▶ WRITTEN TASK
The entire listing is to be repeated verbatim.

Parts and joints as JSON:
────────
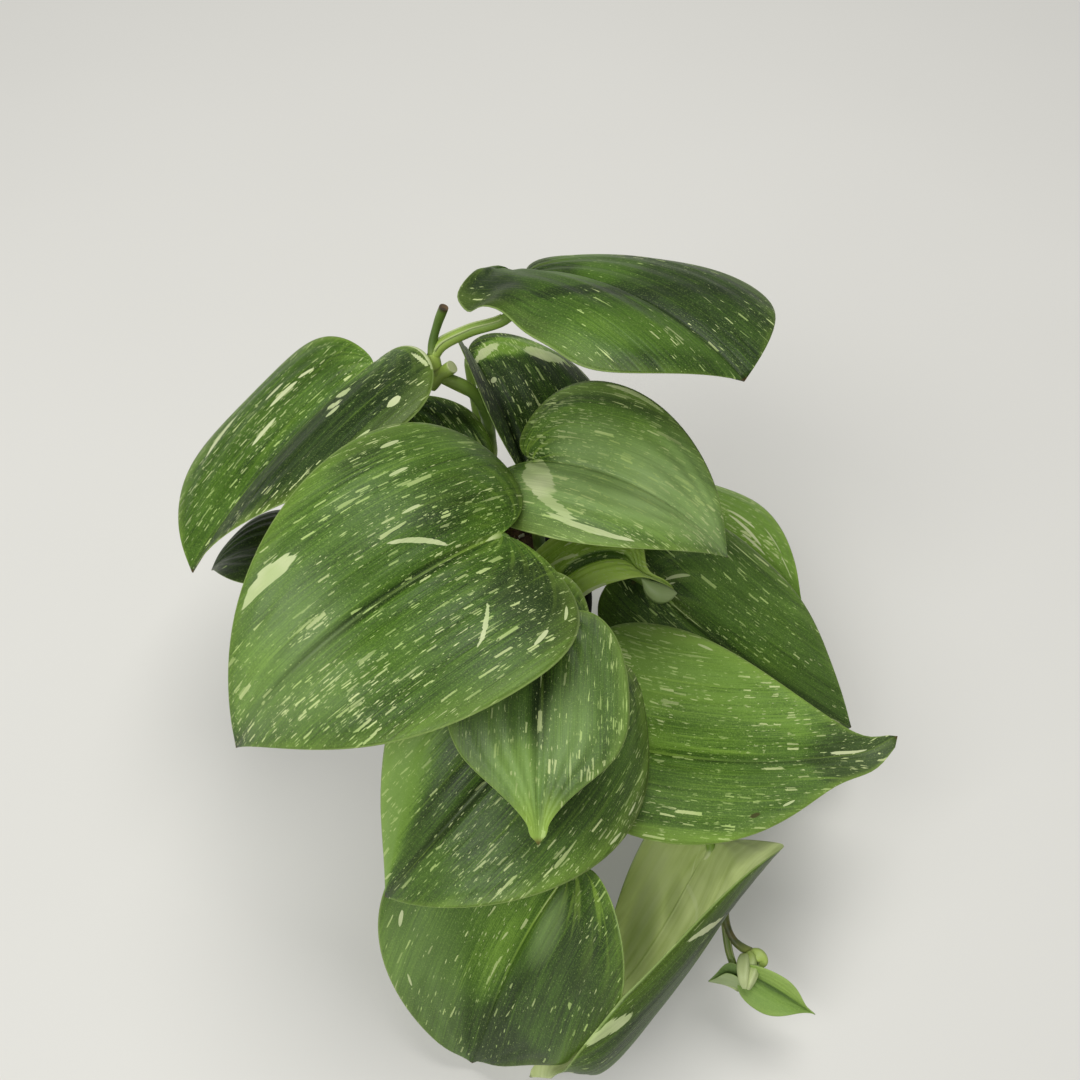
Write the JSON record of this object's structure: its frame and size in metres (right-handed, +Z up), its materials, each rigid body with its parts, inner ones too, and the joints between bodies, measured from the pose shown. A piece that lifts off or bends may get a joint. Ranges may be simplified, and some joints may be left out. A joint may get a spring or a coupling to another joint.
{
  "type": "potted scindapsus plant",
  "caption": "Trailing heart-leaved houseplant with satin green, cream-flecked leaves on arching vines, standing in soil in a round black nursery pot.",
  "frame": {"origin": "centre of the flat underside of the pot, on the surface that the pot stands on", "axes": "+Z up, +Y away from the viewer of the picture and towards the upright vine, +X to the right in the picture"},
  "size_m": [0.2536, 0.2559, 0.1903],
  "materials": {
    "pot": "matte black, slightly shiny",
    "soil": "rough, crumbly",
    "stem": "smooth, satin",
    "leaf": "satin, with cream flecks along the veins and paler undersides",
    "young_leaf": "smooth, satin"
  },
  "bodies": {
    "root": {"pot": "pot", "soil": "soil", "vine_back": "stem", "vine_centre": "stem", "vine_trailing": "stem", "vine_right": "stem", "vine_left": "stem", "leaf_01": "leaf", "leaf_02": "leaf", "leaf_03": "leaf", "leaf_04": "leaf", "leaf_05": "leaf", "leaf_06": "leaf", "leaf_07": "leaf", "leaf_08": "young_leaf", "leaf_09": "leaf", "leaf_10": "leaf", "leaf_11": "leaf", "leaf_12": "leaf", "leaf_13": "leaf", "leaf_14": "leaf", "leaf_15": "leaf", "leaflet_left": "young_leaf", "leaflet_right": "young_leaf", "bud": "young_leaf"}
  },
  "joints": []
}
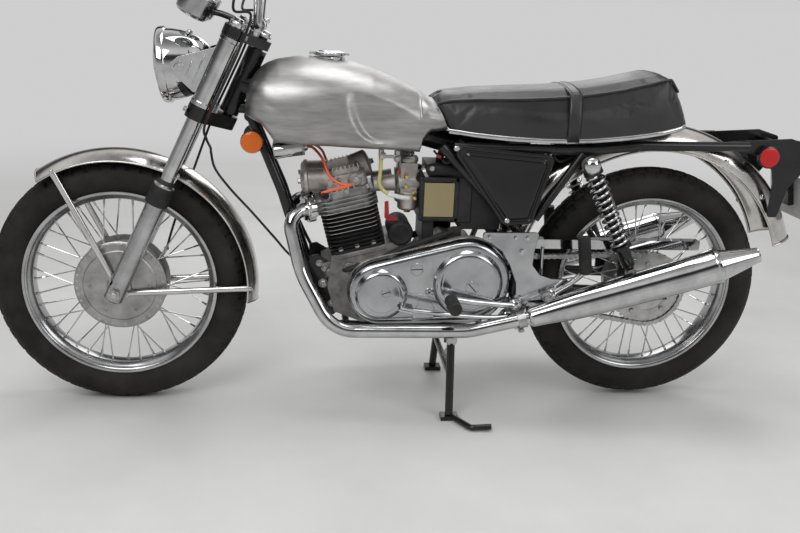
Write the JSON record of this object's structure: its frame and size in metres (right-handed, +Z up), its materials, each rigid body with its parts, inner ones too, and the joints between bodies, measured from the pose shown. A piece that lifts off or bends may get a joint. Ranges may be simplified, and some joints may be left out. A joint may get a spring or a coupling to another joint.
{
  "type": "roadster motorcycle",
  "caption": "Classic parallel-twin roadster with cafe racer touches on its centre stand: bare alloy tank, flat dual seat, upright bars, wire wheels, finned engine and megaphone silencers.",
  "frame": {"origin": "on the ground under the middle of the machine's bounding box", "axes": "+X to the rear, -Y to the rider's left, +Z up; the stand's shoes and the front tyre stand on z = 0"},
  "size_m": [2.234, 0.6784, 1.1318],
  "materials": {
    "tyre_rubber": "matt",
    "polished_alloy": "polished",
    "cast_alloy": "satin",
    "chrome_plate": "mirror bright",
    "black_paint": "gloss",
    "steel": "satin",
    "black_fins": "matt black",
    "bare_tank": "brushed",
    "black_vinyl": "soft sheen",
    "black_plastic": "matt",
    "black_gloss": "gloss",
    "black_rubber": "matt",
    "amber_lens": "clear amber",
    "red_lens": "clear red"
  },
  "bodies": {
    "chassis": {"frame_spine": "black_paint", "frame_cradle": "black_paint", "rear_frame": "black_paint", "swingarm": "black_paint", "rear_axle": "steel", "cylinder_barrel": "black_fins", "cylinder_head": "cast_alloy", "crankcase": "cast_alloy", "primary_cover": "polished_alloy", "timing_cover": "polished_alloy", "gearbox": "cast_alloy", "starter_motor": "black_paint", "carburettors": "cast_alloy", "air_box": "black_plastic", "headers": "chrome_plate", "silencers": "chrome_plate", "fuel_tank": "bare_tank", "seat": "black_vinyl", "side_panels": "black_gloss", "rear_mudguard": "chrome_plate", "tail_bracket": "black_paint", "tail_lamp": "red_lens", "rear_reflectors": "red_lens", "front_reflectors": "amber_lens", "ignition_coils": "cast_alloy", "shocks": "chrome_plate", "chain": "steel", "chain_guard": "chrome_plate", "footrest_plates": "cast_alloy", "footrests": "black_rubber", "foot_controls": "chrome_plate"},
    "steering_head": {"yokes": "cast_alloy", "fork_legs": "polished_alloy", "front_axle": "steel", "brake_plate": "polished_alloy", "headlamp": "chrome_plate", "headlamp_brackets": "chrome_plate", "instruments": "polished_alloy", "handlebar": "chrome_plate", "grips": "black_rubber", "front_mudguard": "chrome_plate"},
    "front_wheel_set": {"front_wheel": "polished_alloy", "front_tyre": "tyre_rubber"},
    "rear_wheel_set": {"rear_wheel": "polished_alloy", "rear_tyre": "tyre_rubber", "rear_sprocket": "steel"},
    "cap": {"filler_cap": "chrome_plate"},
    "stand": {"centre_stand": "black_paint"}
  },
  "joints": [
    {"name": "steering", "type": "hinge", "parent": "chassis", "child": "steering_head", "pos_m": [-0.46116, 0, 0.86802], "axis": [0.4226, 0, 0.9063], "range_deg": [-30, 30]},
    {"name": "front_wheel_spin", "type": "hinge", "parent": "steering_head", "child": "front_wheel_set", "pos_m": [-0.783, 0, 0.334], "axis": [0, 1, 0], "continuous": true},
    {"name": "rear_wheel_spin", "type": "hinge", "parent": "chassis", "child": "rear_wheel_set", "pos_m": [0.657, 0, 0.342], "axis": [0, 1, 0], "continuous": true},
    {"name": "centre_stand_fold", "type": "hinge", "parent": "chassis", "child": "stand", "pos_m": [0.103, 0, 0.208], "axis": [0, -1, 0], "range_deg": [0, 78]},
    {"name": "filler_cap_open", "type": "hinge", "parent": "chassis", "child": "cap", "pos_m": [-0.286, 0, 0.951], "axis": [0, -1, 0], "range_deg": [0, 100]}
  ]
}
────────
▶ REPLY TO THE EXERCISE
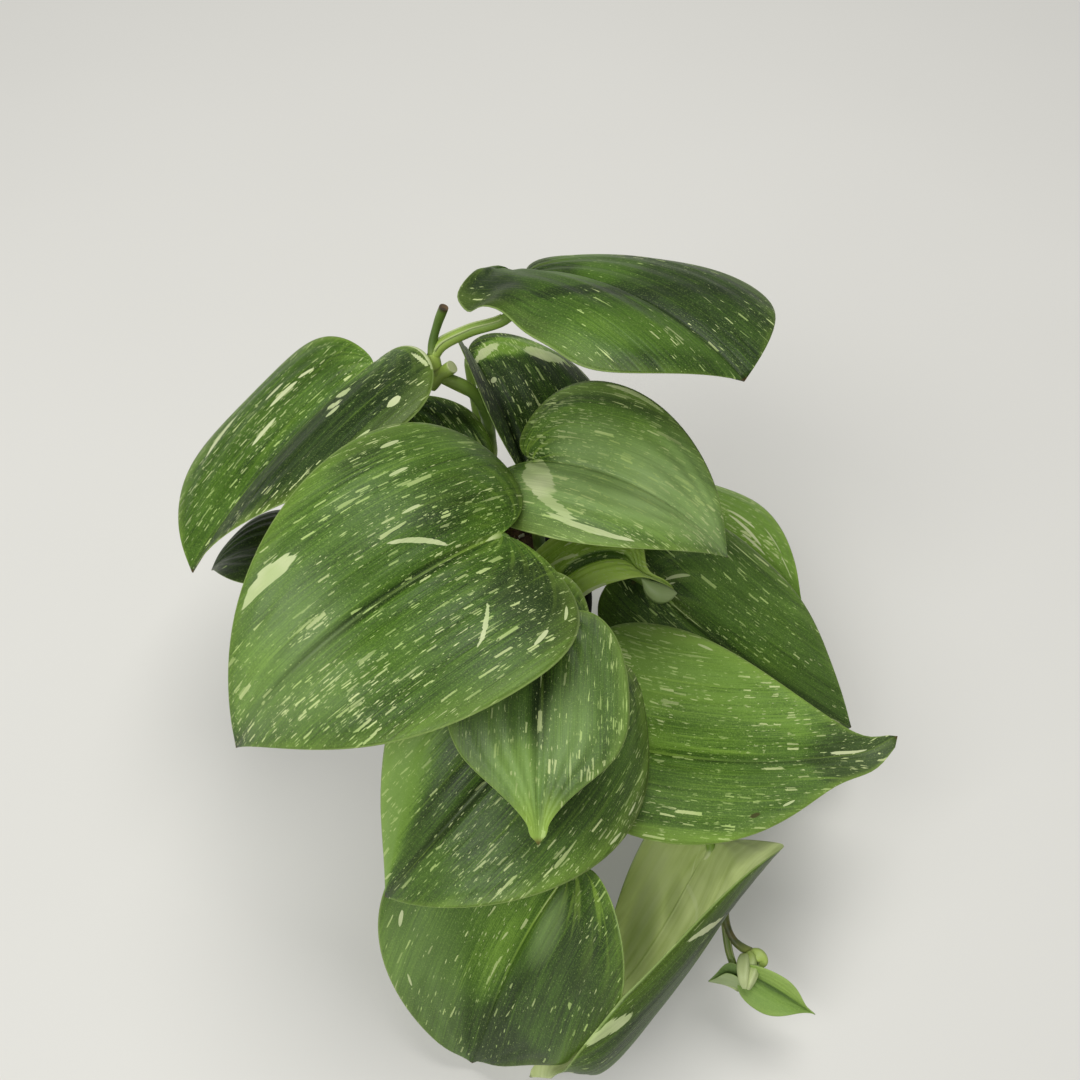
Write the JSON record of this object's structure: its frame and size in metres (right-handed, +Z up), its materials, each rigid body with its parts, inner ones too, and the joints between bodies, measured from the pose shown. A piece that lifts off or bends may get a joint. Ranges may be simplified, and some joints may be left out. A joint may get a spring or a coupling to another joint.
{
  "type": "potted scindapsus plant",
  "caption": "Trailing heart-leaved houseplant with satin green, cream-flecked leaves on arching vines, standing in soil in a round black nursery pot.",
  "frame": {"origin": "centre of the flat underside of the pot, on the surface that the pot stands on", "axes": "+Z up, +Y away from the viewer of the picture and towards the upright vine, +X to the right in the picture"},
  "size_m": [0.2536, 0.2559, 0.1903],
  "materials": {
    "pot": "matte black, slightly shiny",
    "soil": "rough, crumbly",
    "stem": "smooth, satin",
    "leaf": "satin, with cream flecks along the veins and paler undersides",
    "young_leaf": "smooth, satin"
  },
  "bodies": {
    "root": {"pot": "pot", "soil": "soil", "vine_back": "stem", "vine_centre": "stem", "vine_trailing": "stem", "vine_right": "stem", "vine_left": "stem", "leaf_01": "leaf", "leaf_02": "leaf", "leaf_03": "leaf", "leaf_04": "leaf", "leaf_05": "leaf", "leaf_06": "leaf", "leaf_07": "leaf", "leaf_08": "young_leaf", "leaf_09": "leaf", "leaf_10": "leaf", "leaf_11": "leaf", "leaf_12": "leaf", "leaf_13": "leaf", "leaf_14": "leaf", "leaf_15": "leaf", "leaflet_left": "young_leaf", "leaflet_right": "young_leaf", "bud": "young_leaf"}
  },
  "joints": []
}
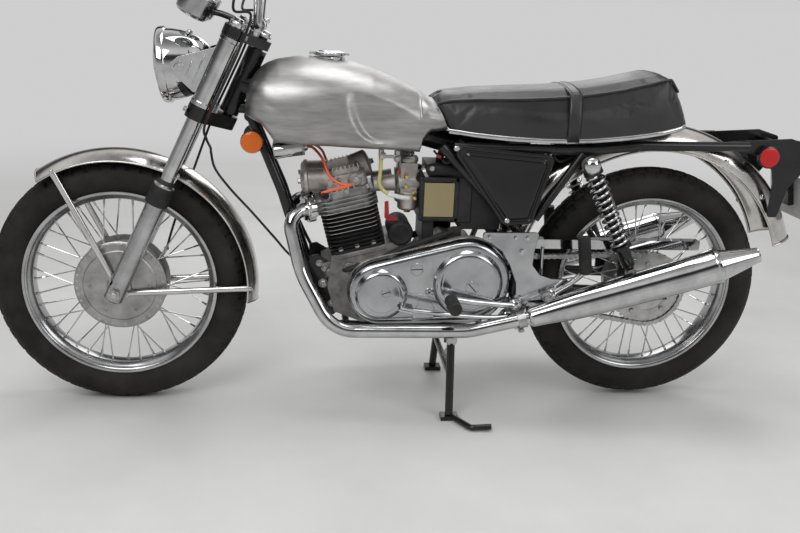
Write the JSON record of this object's structure: its frame and size in metres (right-handed, +Z up), its materials, each rigid body with its parts, inner ones too, and the joints between bodies, measured from the pose shown. A piece that lifts off or bends may get a joint. Ranges may be simplified, and some joints may be left out. A joint may get a spring or a coupling to another joint.
{
  "type": "roadster motorcycle",
  "caption": "Classic parallel-twin roadster with cafe racer touches on its centre stand: bare alloy tank, flat dual seat, upright bars, wire wheels, finned engine and megaphone silencers.",
  "frame": {"origin": "on the ground under the middle of the machine's bounding box", "axes": "+X to the rear, -Y to the rider's left, +Z up; the stand's shoes and the front tyre stand on z = 0"},
  "size_m": [2.234, 0.6784, 1.1318],
  "materials": {
    "tyre_rubber": "matt",
    "polished_alloy": "polished",
    "cast_alloy": "satin",
    "chrome_plate": "mirror bright",
    "black_paint": "gloss",
    "steel": "satin",
    "black_fins": "matt black",
    "bare_tank": "brushed",
    "black_vinyl": "soft sheen",
    "black_plastic": "matt",
    "black_gloss": "gloss",
    "black_rubber": "matt",
    "amber_lens": "clear amber",
    "red_lens": "clear red"
  },
  "bodies": {
    "chassis": {"frame_spine": "black_paint", "frame_cradle": "black_paint", "rear_frame": "black_paint", "swingarm": "black_paint", "rear_axle": "steel", "cylinder_barrel": "black_fins", "cylinder_head": "cast_alloy", "crankcase": "cast_alloy", "primary_cover": "polished_alloy", "timing_cover": "polished_alloy", "gearbox": "cast_alloy", "starter_motor": "black_paint", "carburettors": "cast_alloy", "air_box": "black_plastic", "headers": "chrome_plate", "silencers": "chrome_plate", "fuel_tank": "bare_tank", "seat": "black_vinyl", "side_panels": "black_gloss", "rear_mudguard": "chrome_plate", "tail_bracket": "black_paint", "tail_lamp": "red_lens", "rear_reflectors": "red_lens", "front_reflectors": "amber_lens", "ignition_coils": "cast_alloy", "shocks": "chrome_plate", "chain": "steel", "chain_guard": "chrome_plate", "footrest_plates": "cast_alloy", "footrests": "black_rubber", "foot_controls": "chrome_plate"},
    "steering_head": {"yokes": "cast_alloy", "fork_legs": "polished_alloy", "front_axle": "steel", "brake_plate": "polished_alloy", "headlamp": "chrome_plate", "headlamp_brackets": "chrome_plate", "instruments": "polished_alloy", "handlebar": "chrome_plate", "grips": "black_rubber", "front_mudguard": "chrome_plate"},
    "front_wheel_set": {"front_wheel": "polished_alloy", "front_tyre": "tyre_rubber"},
    "rear_wheel_set": {"rear_wheel": "polished_alloy", "rear_tyre": "tyre_rubber", "rear_sprocket": "steel"},
    "cap": {"filler_cap": "chrome_plate"},
    "stand": {"centre_stand": "black_paint"}
  },
  "joints": [
    {"name": "steering", "type": "hinge", "parent": "chassis", "child": "steering_head", "pos_m": [-0.46116, 0, 0.86802], "axis": [0.4226, 0, 0.9063], "range_deg": [-30, 30]},
    {"name": "front_wheel_spin", "type": "hinge", "parent": "steering_head", "child": "front_wheel_set", "pos_m": [-0.783, 0, 0.334], "axis": [0, 1, 0], "continuous": true},
    {"name": "rear_wheel_spin", "type": "hinge", "parent": "chassis", "child": "rear_wheel_set", "pos_m": [0.657, 0, 0.342], "axis": [0, 1, 0], "continuous": true},
    {"name": "centre_stand_fold", "type": "hinge", "parent": "chassis", "child": "stand", "pos_m": [0.103, 0, 0.208], "axis": [0, -1, 0], "range_deg": [0, 78]},
    {"name": "filler_cap_open", "type": "hinge", "parent": "chassis", "child": "cap", "pos_m": [-0.286, 0, 0.951], "axis": [0, -1, 0], "range_deg": [0, 100]}
  ]
}